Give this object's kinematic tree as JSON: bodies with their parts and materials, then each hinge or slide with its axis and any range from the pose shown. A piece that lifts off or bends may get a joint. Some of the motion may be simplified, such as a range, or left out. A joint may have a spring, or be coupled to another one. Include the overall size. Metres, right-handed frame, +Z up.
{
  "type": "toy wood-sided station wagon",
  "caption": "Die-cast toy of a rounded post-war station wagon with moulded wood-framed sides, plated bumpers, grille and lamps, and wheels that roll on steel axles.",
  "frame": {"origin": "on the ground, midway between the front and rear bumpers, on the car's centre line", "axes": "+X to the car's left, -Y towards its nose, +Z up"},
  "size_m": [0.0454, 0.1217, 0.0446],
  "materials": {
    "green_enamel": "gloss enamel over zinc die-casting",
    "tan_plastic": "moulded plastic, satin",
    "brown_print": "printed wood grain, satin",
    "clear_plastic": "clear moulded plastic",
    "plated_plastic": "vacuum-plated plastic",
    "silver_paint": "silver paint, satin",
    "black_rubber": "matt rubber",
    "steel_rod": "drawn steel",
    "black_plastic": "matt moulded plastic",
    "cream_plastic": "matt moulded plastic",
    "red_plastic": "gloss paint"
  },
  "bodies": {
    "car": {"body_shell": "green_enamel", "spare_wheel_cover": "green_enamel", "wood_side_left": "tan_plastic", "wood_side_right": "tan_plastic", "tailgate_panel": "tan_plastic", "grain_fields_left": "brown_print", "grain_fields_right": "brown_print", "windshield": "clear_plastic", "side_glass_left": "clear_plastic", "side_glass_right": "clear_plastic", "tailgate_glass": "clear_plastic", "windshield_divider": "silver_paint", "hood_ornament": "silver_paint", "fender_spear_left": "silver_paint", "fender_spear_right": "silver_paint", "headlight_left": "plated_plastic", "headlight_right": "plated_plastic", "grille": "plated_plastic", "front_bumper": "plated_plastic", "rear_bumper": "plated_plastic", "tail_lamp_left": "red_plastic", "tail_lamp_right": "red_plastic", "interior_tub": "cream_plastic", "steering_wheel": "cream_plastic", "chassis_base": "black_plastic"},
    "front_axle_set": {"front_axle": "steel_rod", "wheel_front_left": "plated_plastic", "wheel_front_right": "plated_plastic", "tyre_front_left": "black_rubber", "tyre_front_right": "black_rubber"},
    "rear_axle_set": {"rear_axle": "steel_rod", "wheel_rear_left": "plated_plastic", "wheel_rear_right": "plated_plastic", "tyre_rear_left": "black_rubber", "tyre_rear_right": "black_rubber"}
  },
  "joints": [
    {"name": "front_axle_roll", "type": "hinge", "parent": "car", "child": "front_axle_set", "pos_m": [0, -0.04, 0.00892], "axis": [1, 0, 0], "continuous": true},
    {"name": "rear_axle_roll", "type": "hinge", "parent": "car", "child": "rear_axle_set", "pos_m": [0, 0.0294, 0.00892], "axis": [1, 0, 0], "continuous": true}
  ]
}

========

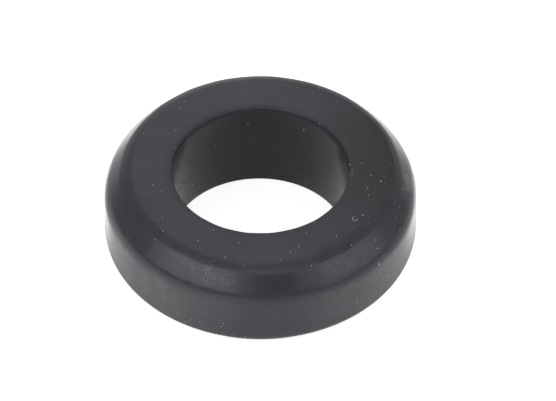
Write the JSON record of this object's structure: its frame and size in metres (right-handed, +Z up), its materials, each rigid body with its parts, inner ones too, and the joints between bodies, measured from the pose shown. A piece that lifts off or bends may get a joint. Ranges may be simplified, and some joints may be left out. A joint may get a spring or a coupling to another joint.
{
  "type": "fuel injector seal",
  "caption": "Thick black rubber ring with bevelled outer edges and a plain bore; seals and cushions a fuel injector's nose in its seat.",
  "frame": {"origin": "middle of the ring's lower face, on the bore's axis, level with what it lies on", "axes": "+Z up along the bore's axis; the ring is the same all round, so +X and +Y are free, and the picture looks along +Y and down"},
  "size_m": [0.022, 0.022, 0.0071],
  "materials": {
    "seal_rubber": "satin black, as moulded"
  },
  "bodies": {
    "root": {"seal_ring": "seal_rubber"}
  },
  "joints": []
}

========

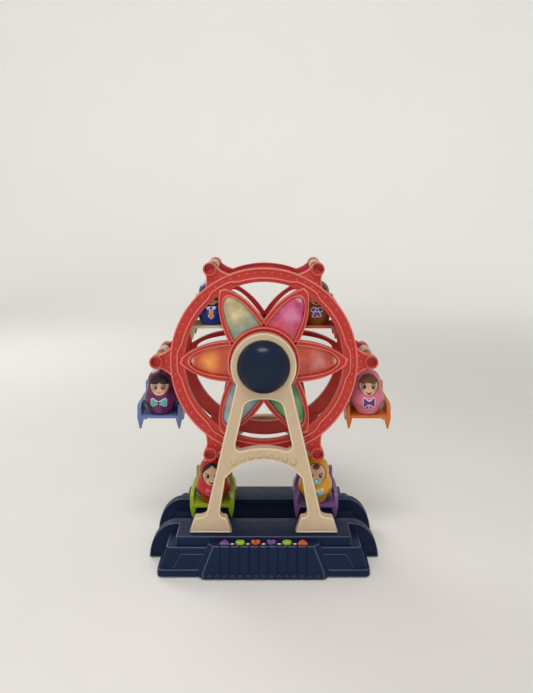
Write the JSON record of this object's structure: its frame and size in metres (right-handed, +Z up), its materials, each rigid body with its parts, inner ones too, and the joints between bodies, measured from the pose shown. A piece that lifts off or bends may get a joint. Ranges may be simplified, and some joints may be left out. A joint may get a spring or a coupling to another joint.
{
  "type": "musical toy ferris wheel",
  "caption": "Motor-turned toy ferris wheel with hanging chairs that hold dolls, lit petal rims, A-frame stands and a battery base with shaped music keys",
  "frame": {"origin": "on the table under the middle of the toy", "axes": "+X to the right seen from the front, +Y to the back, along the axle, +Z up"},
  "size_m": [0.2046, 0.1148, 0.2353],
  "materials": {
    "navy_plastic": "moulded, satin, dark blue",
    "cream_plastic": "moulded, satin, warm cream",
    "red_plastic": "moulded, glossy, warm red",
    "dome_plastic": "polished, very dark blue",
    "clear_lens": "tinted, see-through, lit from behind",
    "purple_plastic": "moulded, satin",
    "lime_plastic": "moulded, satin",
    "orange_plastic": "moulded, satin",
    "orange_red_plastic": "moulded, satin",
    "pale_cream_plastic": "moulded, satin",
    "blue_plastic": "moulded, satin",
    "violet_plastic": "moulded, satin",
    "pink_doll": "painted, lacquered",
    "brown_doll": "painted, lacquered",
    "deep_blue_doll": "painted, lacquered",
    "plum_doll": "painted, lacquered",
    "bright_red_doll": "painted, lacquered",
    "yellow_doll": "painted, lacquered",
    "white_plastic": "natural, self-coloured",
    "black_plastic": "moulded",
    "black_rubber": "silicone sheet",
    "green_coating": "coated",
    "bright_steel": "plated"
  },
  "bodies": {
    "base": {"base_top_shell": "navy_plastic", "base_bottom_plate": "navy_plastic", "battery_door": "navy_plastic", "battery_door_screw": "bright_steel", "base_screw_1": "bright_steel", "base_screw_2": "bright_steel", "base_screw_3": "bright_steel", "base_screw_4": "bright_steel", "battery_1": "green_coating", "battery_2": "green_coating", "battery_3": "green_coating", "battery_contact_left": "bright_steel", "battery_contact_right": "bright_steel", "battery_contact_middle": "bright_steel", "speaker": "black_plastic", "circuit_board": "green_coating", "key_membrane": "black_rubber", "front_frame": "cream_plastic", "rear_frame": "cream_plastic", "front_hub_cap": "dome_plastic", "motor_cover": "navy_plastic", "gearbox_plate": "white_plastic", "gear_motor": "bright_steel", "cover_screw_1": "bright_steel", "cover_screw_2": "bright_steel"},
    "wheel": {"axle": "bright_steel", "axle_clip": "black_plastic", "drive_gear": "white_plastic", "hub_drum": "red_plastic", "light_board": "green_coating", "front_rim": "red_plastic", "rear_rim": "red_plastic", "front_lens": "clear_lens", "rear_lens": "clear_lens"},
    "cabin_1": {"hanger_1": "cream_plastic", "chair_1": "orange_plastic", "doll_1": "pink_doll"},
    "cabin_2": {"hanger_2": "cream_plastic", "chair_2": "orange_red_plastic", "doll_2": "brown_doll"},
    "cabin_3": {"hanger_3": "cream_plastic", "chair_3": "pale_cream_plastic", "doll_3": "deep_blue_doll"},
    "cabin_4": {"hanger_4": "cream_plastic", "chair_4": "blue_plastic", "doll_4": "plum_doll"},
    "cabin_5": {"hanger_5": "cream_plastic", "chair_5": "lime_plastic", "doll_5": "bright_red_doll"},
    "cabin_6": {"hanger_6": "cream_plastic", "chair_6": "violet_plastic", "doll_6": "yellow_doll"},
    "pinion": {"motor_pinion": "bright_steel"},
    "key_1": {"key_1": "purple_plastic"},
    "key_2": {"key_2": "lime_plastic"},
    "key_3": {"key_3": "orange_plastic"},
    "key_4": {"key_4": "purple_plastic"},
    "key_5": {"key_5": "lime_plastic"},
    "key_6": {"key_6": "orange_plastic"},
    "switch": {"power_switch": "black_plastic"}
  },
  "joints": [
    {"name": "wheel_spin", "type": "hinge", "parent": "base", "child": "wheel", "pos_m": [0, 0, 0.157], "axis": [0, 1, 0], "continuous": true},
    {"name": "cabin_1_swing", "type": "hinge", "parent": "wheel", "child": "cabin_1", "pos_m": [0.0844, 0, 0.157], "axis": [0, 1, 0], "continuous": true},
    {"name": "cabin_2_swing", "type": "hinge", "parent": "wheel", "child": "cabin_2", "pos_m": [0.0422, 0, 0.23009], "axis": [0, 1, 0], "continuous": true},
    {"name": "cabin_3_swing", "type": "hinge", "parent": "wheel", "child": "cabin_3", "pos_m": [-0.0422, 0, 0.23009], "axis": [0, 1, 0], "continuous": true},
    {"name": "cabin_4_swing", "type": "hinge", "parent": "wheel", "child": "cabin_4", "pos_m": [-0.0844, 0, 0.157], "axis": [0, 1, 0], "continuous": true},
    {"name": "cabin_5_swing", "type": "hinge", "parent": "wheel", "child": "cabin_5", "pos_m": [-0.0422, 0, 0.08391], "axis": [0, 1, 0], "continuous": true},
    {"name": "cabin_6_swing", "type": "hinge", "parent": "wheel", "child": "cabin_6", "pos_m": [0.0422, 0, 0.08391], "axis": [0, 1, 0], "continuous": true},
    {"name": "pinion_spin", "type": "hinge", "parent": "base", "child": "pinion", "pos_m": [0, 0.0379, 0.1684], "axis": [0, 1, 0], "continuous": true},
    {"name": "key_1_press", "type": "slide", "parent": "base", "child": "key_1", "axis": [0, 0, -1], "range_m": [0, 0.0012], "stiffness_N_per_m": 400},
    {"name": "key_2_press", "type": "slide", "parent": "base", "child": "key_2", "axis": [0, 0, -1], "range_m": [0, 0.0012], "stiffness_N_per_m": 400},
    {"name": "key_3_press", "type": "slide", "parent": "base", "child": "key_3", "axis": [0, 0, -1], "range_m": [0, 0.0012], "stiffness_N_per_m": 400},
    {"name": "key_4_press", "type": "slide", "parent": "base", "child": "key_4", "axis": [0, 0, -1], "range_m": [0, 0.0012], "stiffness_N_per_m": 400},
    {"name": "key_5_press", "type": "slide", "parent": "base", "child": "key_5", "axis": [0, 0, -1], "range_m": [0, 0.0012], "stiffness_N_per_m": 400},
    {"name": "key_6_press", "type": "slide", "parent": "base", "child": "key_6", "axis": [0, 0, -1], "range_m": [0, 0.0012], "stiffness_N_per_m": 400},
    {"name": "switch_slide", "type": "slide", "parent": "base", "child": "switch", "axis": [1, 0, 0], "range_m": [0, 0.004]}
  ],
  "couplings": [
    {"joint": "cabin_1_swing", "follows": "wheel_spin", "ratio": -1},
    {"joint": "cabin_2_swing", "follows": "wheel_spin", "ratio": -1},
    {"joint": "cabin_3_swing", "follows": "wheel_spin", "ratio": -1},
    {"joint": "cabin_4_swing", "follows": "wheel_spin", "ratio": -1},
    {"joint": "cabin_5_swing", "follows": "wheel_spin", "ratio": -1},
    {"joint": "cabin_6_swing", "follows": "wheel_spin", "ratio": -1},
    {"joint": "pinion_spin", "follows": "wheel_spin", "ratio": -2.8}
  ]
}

========

- Given task
Copy out every line with the word "from".

- Result of the task
Give this object's kinematic tree as JSON: bodies with their parts and materials, then each hinge or slide with its axis and any range from the pose shown. A piece that lifts off or bends may get a joint. Some of the motion may be simplified, such as a range, or left out. A joint may have a spring, or be coupled to another one. Include the overall size. Metres, right-handed frame, +Z up.
Write the JSON record of this object's structure: its frame and size in metres (right-handed, +Z up), its materials, each rigid body with its parts, inner ones too, and the joints between bodies, measured from the pose shown. A piece that lifts off or bends may get a joint. Ranges may be simplified, and some joints may be left out. A joint may get a spring or a coupling to another joint.
Write the JSON record of this object's structure: its frame and size in metres (right-handed, +Z up), its materials, each rigid body with its parts, inner ones too, and the joints between bodies, measured from the pose shown. A piece that lifts off or bends may get a joint. Ranges may be simplified, and some joints may be left out. A joint may get a spring or a coupling to another joint.
  "frame": {"origin": "on the table under the middle of the toy", "axes": "+X to the right seen from the front, +Y to the back, along the axle, +Z up"},
    "clear_lens": "tinted, see-through, lit from behind",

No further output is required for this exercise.